--- Begin ---
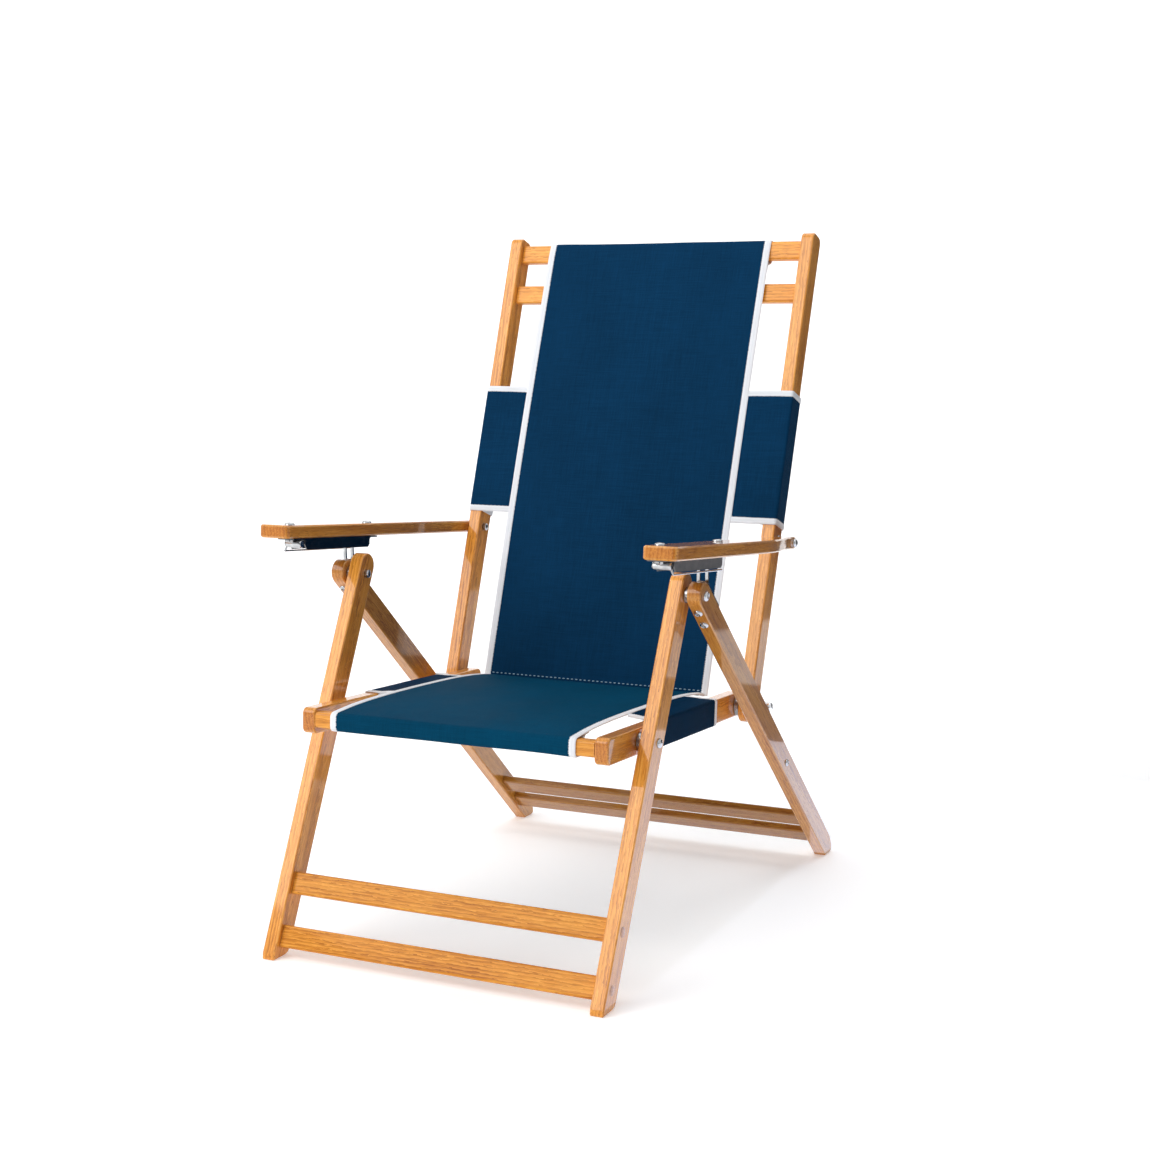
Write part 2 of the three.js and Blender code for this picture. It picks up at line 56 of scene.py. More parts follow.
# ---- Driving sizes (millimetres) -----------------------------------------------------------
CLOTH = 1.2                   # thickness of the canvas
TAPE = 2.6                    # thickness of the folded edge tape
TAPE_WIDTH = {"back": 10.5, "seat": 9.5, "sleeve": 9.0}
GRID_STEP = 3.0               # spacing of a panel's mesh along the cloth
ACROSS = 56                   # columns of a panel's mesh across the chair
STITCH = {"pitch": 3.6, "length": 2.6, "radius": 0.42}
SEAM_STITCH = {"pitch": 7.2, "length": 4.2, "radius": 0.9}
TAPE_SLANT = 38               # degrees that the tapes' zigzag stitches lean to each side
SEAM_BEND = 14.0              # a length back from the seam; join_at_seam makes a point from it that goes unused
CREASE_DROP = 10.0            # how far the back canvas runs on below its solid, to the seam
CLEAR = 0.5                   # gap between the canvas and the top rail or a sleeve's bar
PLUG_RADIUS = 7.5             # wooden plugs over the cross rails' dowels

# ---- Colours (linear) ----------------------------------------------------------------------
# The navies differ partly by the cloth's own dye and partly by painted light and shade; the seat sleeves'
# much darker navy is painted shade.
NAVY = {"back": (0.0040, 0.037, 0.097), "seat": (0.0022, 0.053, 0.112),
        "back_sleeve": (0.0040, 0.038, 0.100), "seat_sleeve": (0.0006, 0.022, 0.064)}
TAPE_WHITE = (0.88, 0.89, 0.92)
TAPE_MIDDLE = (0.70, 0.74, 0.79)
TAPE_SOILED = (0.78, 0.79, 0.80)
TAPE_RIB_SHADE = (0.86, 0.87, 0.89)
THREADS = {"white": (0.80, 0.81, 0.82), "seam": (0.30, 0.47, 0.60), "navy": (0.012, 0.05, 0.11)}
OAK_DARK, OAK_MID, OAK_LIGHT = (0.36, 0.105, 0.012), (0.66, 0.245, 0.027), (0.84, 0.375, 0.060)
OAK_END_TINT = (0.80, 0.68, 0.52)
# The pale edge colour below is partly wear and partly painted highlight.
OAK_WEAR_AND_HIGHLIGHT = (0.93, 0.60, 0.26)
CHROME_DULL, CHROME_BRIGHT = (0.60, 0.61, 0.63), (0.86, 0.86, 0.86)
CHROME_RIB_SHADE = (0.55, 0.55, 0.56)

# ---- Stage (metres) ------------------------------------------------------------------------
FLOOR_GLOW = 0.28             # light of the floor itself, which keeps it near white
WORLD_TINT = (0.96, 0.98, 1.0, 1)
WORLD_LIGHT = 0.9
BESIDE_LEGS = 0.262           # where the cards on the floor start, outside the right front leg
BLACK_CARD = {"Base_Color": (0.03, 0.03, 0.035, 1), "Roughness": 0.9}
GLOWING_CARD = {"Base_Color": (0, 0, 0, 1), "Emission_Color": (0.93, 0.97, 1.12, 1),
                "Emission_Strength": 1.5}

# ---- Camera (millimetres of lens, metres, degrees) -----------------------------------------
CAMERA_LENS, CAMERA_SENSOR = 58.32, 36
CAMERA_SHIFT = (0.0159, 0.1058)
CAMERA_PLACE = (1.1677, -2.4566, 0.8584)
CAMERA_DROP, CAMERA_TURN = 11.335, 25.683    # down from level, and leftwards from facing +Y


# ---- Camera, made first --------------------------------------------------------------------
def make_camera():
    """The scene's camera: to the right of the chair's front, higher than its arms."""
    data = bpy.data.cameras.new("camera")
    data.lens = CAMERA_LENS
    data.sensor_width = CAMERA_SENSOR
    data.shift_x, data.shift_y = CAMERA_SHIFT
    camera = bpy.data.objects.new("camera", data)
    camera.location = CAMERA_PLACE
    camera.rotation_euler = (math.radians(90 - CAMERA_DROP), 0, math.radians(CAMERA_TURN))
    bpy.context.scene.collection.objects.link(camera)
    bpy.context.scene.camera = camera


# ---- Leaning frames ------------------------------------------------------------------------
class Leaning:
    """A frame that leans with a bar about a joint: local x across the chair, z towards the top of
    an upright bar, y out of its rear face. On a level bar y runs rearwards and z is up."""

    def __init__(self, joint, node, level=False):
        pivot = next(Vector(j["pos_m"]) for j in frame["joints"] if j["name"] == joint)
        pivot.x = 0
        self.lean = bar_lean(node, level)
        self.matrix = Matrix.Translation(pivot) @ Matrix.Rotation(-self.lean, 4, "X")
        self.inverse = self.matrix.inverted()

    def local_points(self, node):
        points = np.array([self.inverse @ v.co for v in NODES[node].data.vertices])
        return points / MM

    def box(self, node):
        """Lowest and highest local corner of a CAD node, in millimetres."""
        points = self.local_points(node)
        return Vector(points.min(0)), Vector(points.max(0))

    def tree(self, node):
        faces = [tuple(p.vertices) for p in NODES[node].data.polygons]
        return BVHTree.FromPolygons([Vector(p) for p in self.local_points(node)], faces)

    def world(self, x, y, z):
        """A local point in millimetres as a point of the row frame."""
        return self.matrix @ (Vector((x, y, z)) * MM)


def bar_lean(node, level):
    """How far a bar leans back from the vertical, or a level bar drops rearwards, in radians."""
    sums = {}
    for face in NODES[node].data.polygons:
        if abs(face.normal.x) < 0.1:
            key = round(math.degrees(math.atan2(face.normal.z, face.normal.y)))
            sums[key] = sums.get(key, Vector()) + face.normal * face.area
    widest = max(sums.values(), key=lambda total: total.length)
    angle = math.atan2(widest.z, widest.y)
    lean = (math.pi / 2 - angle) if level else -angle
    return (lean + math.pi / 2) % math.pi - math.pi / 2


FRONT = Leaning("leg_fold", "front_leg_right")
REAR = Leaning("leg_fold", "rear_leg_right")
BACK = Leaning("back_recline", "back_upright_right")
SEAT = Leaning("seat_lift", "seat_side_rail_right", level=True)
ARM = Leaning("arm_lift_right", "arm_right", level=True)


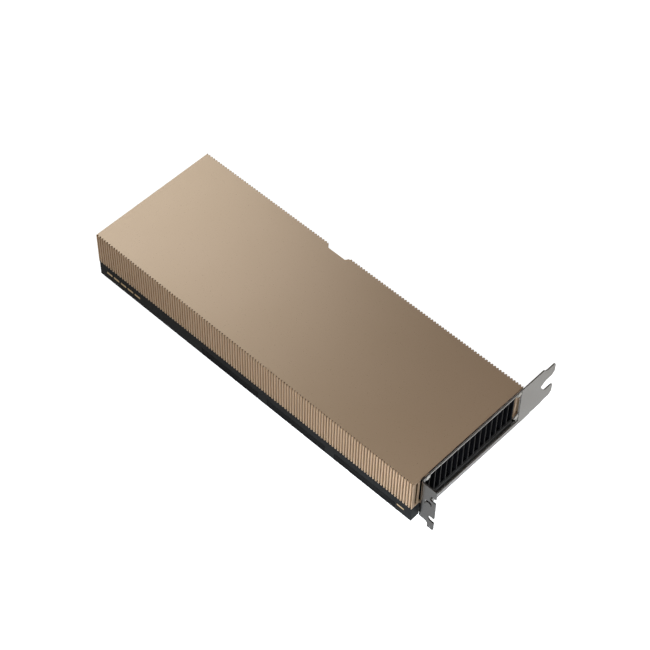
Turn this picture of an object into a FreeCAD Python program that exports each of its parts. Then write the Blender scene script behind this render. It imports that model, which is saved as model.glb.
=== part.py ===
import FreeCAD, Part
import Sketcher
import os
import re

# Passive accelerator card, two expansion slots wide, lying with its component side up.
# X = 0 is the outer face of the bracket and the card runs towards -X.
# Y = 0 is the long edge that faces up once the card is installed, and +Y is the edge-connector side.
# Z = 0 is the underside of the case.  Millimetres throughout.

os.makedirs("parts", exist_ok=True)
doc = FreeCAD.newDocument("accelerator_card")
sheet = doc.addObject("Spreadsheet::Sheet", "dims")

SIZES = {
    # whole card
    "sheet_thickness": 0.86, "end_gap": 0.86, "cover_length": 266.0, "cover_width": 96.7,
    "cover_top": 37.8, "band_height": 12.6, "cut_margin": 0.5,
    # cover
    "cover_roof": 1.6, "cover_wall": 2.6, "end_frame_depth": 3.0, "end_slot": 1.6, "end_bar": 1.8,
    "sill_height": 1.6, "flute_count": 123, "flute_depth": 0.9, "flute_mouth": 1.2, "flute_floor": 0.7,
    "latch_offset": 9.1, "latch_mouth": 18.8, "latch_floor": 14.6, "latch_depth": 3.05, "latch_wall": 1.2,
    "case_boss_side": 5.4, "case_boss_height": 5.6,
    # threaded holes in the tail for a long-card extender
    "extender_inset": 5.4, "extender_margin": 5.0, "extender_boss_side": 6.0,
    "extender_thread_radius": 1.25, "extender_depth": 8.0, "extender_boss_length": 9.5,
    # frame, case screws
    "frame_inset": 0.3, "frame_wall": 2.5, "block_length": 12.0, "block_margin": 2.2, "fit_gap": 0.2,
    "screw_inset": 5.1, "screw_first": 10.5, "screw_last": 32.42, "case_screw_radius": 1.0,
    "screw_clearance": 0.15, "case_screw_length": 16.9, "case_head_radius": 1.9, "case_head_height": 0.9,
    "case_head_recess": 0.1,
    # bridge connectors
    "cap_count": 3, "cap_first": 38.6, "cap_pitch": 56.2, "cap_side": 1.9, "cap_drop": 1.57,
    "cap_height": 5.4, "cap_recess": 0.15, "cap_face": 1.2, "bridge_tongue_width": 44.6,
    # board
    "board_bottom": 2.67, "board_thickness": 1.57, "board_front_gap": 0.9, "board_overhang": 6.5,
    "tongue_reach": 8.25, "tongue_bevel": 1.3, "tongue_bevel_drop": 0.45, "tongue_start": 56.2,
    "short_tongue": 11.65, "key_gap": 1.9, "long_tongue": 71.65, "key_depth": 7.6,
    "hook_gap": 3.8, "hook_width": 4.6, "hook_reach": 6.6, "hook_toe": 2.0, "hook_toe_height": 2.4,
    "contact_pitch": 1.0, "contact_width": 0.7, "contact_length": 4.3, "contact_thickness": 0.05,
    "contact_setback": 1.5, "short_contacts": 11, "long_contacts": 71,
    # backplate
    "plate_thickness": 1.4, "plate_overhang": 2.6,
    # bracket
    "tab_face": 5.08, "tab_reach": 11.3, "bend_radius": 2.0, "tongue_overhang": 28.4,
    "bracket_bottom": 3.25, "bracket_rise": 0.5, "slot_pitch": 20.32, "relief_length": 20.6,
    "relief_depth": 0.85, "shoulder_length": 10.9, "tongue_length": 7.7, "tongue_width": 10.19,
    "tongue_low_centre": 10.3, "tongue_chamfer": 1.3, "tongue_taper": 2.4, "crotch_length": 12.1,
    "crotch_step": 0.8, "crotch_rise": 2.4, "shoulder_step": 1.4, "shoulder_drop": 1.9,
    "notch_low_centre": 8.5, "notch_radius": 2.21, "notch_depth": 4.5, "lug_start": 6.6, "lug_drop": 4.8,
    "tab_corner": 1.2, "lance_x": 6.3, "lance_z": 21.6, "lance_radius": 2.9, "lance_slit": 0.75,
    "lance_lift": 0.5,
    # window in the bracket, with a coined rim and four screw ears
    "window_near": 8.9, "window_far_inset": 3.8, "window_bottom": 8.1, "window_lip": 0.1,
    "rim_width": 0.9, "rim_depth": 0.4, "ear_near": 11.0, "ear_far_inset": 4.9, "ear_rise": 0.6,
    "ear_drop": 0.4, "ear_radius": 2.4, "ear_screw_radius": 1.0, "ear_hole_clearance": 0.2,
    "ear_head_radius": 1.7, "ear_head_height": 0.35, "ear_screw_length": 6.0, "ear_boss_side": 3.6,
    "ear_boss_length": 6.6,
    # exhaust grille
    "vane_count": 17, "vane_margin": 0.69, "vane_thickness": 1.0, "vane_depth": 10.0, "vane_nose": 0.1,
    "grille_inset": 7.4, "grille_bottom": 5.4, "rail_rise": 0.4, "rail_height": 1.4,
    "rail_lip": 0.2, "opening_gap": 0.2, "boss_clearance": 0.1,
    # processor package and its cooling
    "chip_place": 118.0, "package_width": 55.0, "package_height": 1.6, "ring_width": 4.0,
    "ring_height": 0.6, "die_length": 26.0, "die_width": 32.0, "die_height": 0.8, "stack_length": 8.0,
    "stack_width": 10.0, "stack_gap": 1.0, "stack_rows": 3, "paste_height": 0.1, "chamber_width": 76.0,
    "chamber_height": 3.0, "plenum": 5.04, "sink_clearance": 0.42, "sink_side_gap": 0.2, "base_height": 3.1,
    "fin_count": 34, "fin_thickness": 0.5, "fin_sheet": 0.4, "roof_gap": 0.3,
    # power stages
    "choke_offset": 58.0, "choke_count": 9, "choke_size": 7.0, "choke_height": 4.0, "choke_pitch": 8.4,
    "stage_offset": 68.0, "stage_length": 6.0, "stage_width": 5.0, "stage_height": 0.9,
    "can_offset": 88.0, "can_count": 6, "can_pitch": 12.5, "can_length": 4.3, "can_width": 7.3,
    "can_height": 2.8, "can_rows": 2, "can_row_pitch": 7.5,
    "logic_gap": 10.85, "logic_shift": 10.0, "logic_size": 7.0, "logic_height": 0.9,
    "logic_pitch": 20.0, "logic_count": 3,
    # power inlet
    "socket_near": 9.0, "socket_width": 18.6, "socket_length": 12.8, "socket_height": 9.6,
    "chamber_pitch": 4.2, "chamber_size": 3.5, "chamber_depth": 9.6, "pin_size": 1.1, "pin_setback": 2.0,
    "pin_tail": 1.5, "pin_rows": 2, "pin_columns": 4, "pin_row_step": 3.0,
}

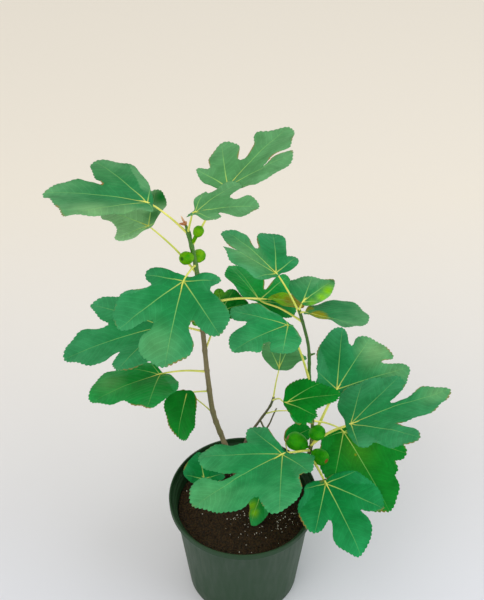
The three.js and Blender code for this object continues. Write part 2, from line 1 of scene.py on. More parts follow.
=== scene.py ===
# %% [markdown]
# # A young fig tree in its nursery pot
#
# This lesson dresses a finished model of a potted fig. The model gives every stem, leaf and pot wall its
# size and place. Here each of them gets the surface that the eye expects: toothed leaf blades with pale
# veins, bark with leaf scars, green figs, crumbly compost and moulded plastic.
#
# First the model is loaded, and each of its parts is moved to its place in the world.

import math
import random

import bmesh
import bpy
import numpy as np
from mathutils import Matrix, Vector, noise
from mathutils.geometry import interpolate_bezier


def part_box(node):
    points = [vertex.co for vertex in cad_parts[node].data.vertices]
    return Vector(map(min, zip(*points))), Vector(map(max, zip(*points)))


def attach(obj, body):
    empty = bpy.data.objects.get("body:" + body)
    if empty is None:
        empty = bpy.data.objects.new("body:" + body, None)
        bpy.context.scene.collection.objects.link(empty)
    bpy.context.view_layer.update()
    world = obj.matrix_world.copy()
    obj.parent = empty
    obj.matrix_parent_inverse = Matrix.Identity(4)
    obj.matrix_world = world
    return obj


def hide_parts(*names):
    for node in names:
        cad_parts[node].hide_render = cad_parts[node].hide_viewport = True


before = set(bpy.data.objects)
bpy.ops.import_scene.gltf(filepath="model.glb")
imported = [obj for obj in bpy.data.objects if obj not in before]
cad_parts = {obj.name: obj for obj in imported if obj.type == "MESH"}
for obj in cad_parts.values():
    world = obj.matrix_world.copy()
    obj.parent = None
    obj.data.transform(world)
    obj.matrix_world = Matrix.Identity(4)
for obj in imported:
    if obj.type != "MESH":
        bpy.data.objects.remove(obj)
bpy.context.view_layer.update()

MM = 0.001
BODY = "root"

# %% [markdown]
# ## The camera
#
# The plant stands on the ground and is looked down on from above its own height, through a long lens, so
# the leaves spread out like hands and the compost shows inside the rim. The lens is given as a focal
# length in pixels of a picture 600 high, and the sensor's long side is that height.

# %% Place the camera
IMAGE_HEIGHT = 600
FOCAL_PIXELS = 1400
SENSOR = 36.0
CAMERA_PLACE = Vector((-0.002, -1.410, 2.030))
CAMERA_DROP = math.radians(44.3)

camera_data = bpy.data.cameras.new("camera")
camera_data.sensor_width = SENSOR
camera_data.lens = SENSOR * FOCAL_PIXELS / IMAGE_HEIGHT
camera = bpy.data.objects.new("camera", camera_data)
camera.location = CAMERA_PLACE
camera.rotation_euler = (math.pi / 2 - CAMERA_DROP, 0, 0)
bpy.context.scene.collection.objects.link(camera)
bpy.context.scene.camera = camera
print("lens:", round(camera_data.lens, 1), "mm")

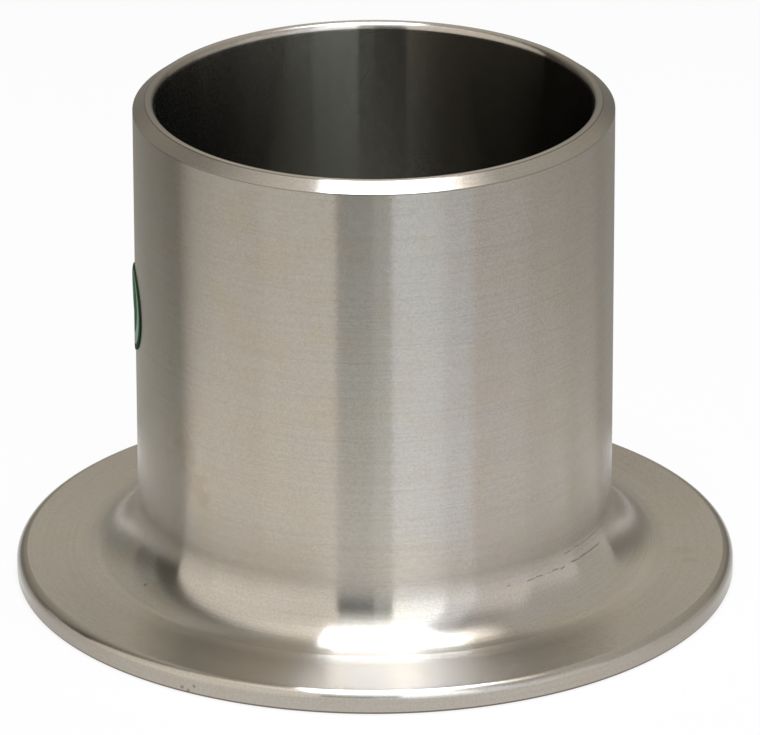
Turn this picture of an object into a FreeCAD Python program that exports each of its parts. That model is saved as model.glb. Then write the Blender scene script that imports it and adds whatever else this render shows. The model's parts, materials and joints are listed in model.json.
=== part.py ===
--- End ---
**Given task**: Using the listing, collect all lines in which the string "code" is found.

**Task result**:
Write part 2 of the three.js and Blender code for this picture. It picks up at line 56 of scene.py. More parts follow.
The three.js and Blender code for this object continues. Write part 2, from line 1 of scene.py on. More parts follow.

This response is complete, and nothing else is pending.